→ **Exercise directions**:
Return only the lines from the top of the material through the line marked by "return 0.05 *", unaltered.

# Data extract start

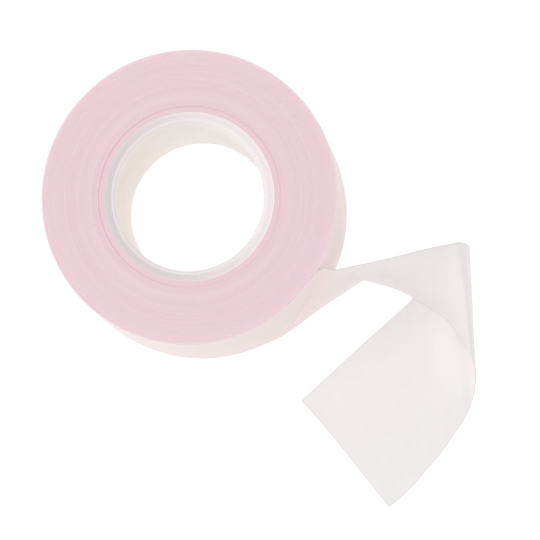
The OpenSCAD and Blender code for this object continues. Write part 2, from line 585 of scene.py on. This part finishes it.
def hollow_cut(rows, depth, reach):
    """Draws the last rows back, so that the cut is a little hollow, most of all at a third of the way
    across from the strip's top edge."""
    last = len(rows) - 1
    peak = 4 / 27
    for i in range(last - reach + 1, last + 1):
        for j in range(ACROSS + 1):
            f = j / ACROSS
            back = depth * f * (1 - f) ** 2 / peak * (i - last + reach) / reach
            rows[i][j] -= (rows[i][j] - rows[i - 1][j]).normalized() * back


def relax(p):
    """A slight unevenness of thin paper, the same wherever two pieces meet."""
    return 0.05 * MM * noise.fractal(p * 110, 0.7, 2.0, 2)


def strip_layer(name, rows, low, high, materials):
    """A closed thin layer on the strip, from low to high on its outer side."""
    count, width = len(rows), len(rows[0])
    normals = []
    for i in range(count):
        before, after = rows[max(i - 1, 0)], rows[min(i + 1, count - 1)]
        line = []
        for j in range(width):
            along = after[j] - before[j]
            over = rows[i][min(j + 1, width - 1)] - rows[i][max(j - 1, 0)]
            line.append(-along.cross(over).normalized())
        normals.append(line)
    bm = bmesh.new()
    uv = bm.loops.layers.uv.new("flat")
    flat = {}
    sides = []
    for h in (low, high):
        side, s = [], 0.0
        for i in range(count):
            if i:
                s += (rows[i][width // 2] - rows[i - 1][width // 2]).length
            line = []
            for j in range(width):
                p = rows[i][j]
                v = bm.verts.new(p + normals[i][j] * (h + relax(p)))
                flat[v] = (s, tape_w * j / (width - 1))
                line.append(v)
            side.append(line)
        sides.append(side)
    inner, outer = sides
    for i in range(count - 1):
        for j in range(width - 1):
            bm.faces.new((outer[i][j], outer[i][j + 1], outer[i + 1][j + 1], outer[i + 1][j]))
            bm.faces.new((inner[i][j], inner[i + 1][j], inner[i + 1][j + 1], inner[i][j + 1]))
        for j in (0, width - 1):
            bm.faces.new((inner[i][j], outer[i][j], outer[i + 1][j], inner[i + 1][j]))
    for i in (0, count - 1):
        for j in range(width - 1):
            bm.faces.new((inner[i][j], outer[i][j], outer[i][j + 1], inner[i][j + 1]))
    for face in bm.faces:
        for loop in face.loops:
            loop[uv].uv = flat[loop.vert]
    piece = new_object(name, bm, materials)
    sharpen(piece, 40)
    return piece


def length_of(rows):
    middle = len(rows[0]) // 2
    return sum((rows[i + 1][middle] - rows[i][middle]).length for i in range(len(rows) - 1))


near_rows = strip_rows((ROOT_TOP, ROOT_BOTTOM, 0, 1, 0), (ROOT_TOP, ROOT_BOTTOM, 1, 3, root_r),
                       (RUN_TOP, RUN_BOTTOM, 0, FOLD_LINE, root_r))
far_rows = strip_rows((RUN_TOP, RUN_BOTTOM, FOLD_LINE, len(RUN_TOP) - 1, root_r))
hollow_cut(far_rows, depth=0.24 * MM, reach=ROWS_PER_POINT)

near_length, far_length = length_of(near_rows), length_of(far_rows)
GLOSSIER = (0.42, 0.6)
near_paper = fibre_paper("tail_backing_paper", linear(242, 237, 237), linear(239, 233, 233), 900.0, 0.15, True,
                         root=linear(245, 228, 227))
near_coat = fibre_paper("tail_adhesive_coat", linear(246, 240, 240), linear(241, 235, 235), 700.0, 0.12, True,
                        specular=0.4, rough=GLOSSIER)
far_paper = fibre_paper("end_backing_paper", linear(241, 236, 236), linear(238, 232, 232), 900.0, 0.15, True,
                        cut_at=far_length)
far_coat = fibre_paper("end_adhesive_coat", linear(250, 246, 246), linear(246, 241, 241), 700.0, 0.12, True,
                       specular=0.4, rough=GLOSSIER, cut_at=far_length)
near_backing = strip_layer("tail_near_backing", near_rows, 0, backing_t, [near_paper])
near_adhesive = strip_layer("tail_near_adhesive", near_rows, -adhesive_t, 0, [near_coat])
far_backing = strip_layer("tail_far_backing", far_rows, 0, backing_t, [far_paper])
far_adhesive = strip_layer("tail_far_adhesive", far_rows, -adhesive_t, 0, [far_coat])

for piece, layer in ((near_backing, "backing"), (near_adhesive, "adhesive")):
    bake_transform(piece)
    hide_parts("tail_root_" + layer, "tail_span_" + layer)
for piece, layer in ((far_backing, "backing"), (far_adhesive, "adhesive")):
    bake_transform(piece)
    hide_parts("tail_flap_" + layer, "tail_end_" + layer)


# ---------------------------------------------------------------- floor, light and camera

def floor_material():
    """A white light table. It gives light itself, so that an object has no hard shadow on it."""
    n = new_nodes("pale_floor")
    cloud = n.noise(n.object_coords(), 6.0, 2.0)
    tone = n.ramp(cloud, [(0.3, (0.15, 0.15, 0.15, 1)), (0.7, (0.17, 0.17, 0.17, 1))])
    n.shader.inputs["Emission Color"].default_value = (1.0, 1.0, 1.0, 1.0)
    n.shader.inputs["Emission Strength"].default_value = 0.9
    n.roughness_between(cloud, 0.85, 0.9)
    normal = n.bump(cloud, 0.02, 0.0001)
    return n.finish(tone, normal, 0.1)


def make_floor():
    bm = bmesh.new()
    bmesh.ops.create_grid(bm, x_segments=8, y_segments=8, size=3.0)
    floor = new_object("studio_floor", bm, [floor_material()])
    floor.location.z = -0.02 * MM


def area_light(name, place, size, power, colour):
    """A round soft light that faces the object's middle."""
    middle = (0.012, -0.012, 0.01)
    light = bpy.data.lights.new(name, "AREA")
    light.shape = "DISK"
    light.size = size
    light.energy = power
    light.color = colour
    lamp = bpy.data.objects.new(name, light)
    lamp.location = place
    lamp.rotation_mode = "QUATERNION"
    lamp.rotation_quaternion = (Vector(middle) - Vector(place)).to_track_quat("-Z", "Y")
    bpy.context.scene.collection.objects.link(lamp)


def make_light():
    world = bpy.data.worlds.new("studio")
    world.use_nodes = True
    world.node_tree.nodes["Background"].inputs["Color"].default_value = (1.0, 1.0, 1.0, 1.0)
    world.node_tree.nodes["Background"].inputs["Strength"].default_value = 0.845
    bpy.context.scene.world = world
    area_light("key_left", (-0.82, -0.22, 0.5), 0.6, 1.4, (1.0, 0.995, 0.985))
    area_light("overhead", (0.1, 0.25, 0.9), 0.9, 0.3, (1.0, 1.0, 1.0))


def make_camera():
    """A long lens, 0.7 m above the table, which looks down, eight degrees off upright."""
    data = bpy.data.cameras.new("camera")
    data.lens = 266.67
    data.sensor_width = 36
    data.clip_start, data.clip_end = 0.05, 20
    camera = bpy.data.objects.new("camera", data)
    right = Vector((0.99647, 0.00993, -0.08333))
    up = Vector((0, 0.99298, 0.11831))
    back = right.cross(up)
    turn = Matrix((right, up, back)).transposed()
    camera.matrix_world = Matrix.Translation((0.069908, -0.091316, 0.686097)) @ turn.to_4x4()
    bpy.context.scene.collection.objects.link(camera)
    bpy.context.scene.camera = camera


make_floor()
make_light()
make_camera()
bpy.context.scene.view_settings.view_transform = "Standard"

# Data extract end

→ **Expected answer**:
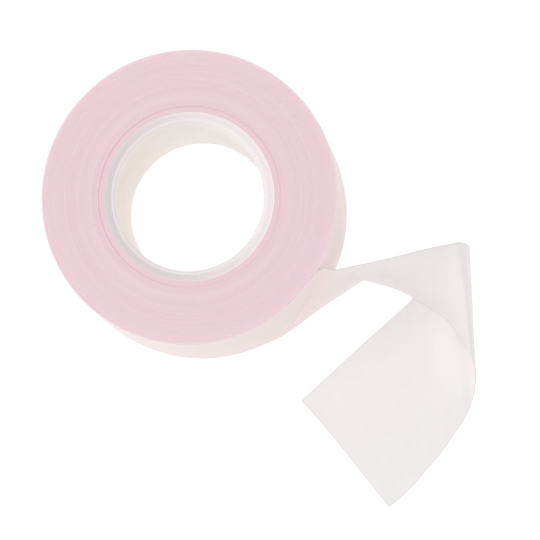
The OpenSCAD and Blender code for this object continues. Write part 2, from line 585 of scene.py on. This part finishes it.
def hollow_cut(rows, depth, reach):
    """Draws the last rows back, so that the cut is a little hollow, most of all at a third of the way
    across from the strip's top edge."""
    last = len(rows) - 1
    peak = 4 / 27
    for i in range(last - reach + 1, last + 1):
        for j in range(ACROSS + 1):
            f = j / ACROSS
            back = depth * f * (1 - f) ** 2 / peak * (i - last + reach) / reach
            rows[i][j] -= (rows[i][j] - rows[i - 1][j]).normalized() * back


def relax(p):
    """A slight unevenness of thin paper, the same wherever two pieces meet."""
    return 0.05 * MM * noise.fractal(p * 110, 0.7, 2.0, 2)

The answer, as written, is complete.